The largest political party in Northern Ireland. Right-of-centre in orientation, its aim is equality for Northern Ireland within the UK, and it opposes union with the Republic of Ireland. The party has the broadest support of any Ulster party, and has consistently won a large proportion of parliamentary and local seats. Its central organization, dating from 1905, is formally called the Ulster Unionist Council. Its leader from 1995 is David Trimble. It secured 28 of the 108 seats in the new Northern Ireland Assembly, elected in June 1998, and Trimble was elected Northern Ireland's first minister at the Assembly's first meeting on 1 July (he resigned in June 2001, but agreed to stand for re-election in October 2001).

Policies

The party advocates equal local-government rights for the people of Ulster compared with the rest of the UK. The need for tough law-and-order measures is also a strong party theme, with many of its leaders in favour of reintroducing capital punishment. The party has been generally hostile to the terms of the UK's membership of the European Union (EU), and believes that it has a negative impact on Ulster. Within Westminster the Ulster Unionist members of Parliament have generally voted with the Conservative Party.

History

The party is the main successor of the once dominant Unionist Party, which governed the province 1921–72. The first Ulster Unionist Council was set up to support continued union with Britain, and to oppose any measure of Home Rule. Its first prominent leader was Edward Carson. After Ireland was partitioned in 1921 and Home Rule was introduced in Northern Ireland, the Unionists took control of the new institutions that had been established in the province. There were six successive Unionist prime ministers 1921–72. The Unionist Party enjoyed wide support among the Protestant population and the mainstream Protestant churches, and with the powerful Orange Order. The Unionists' abolition of proportional representation helped to prevent the rise of rival pro-union groups.

Unionist Party split

Divisions within the Unionist Party intensified during the late 1960s and the early 1970s as a result of the agitation of the Catholic minority for civil rights, and there was a revival of support for hard-line Protestant groups. Following the suspension of Home Rule 1972, the party split, and by 1973 there were three main Unionist groups: a pro-British White Paper Unionist group led by the former prime minister Brian Faulkner, the Democratic Unionist Party (DUP) of Ian Paisley, and a hard-line Vanguard Party led by William Craig (1931– ). The 1973 Sunningdale Agreement and the introduction of a Protestant–Catholic power-sharing executive in early 1974 led to further divisions. Anti-executive Unionists led by Harry West (1917– ), Vanguard, and the DUP joined to form the United Ulster Unionist Coalition (UUUC), but in 1977 the UUUC was dissolved, and Harry West's Official Ulster Unionist Party and Paisley's DUP were the only major Unionist contenders. The party has benefited from the agreement reached in 1986 and 1987 with the OUUP and DUP whereby none of the parties would challenge the other in the seats that they already held. It still has close links with the Orange Order.
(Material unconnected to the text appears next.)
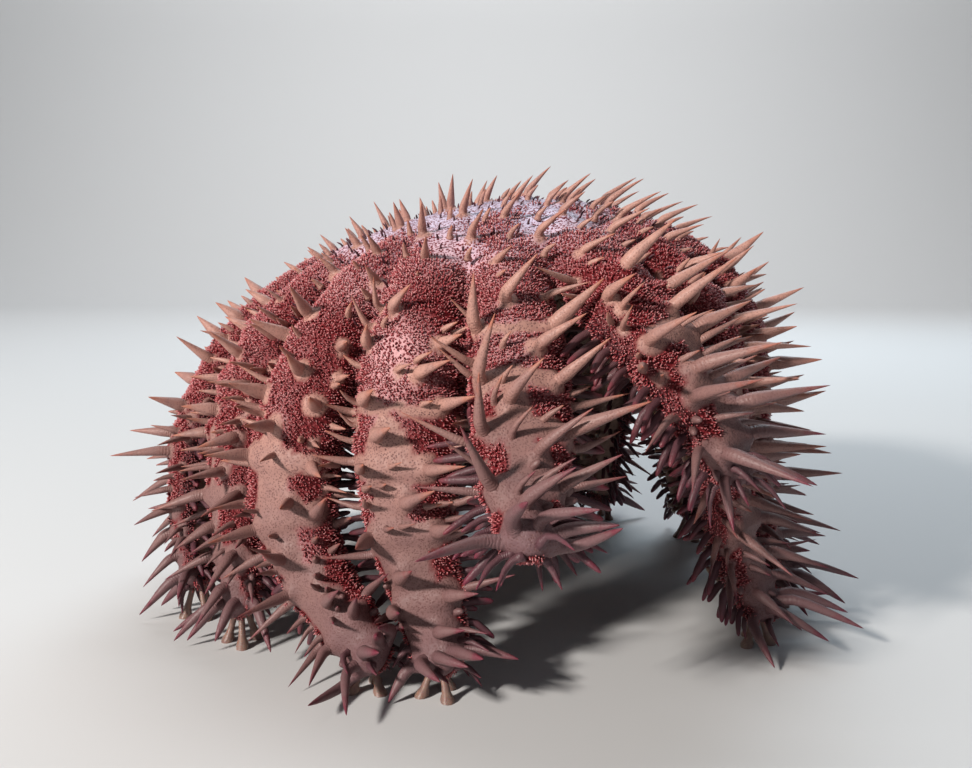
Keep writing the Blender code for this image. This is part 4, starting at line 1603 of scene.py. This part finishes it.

Influence in the UK Parliament

In the UK Parliament 1974–79, the Unionist MPs held an important bargaining position, and the Conservatives could no longer rely on their support – in 1979 two Unionists supported the Labour government in a vote of confidence.
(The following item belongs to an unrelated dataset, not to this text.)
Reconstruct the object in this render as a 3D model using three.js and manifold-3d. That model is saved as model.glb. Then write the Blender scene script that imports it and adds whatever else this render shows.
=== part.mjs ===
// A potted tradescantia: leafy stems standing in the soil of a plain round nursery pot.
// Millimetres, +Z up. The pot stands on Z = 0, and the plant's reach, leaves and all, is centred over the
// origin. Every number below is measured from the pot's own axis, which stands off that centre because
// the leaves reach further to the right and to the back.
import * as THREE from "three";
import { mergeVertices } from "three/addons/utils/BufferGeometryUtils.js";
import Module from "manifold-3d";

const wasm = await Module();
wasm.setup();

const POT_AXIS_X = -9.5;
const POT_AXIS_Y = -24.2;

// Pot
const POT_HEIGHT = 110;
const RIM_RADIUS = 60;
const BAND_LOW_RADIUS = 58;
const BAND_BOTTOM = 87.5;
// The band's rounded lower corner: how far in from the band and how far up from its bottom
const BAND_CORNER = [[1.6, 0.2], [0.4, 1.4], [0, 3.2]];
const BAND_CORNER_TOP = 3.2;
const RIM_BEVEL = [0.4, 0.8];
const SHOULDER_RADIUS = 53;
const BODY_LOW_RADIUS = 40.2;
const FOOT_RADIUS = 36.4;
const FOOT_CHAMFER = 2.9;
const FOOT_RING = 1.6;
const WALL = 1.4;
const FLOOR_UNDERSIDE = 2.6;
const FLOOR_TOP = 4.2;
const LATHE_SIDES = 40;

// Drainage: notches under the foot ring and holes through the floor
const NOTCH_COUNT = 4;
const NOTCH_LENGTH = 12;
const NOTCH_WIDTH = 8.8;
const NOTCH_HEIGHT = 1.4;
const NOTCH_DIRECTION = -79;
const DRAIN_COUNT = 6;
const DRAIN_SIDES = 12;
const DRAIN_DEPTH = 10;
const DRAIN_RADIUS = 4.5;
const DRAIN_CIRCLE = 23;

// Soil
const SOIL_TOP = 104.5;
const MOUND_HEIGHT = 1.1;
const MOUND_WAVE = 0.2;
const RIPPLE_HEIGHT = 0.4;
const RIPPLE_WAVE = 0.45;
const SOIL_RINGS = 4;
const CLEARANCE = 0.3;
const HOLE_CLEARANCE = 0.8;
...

The Ulster Unionist Party totally rejected the Anglo-Irish Agreement in 1985, and joined forces with DUP to campaign against it. All its MPs resigned their seats in order to demonstrate the degree of Unionist hostility to the agreement.

In February 1995 the Ulster Unionists rejected the British and Irish governments' published proposals on the future of Northern Ireland and threatened to withdraw their support of the government. Under Trimble's leadership, from 1995, the UUP became more accommodating in the peace negotiations and accepted the 1998 Good Friday Agreement on power-sharing. Trimble resigned as first minister in July 2001, following the IRA's failure to decommission as promised in the Agreement, but agreed to stand for re-election in October after it was confirmed that the IRA had put some arms beyond use.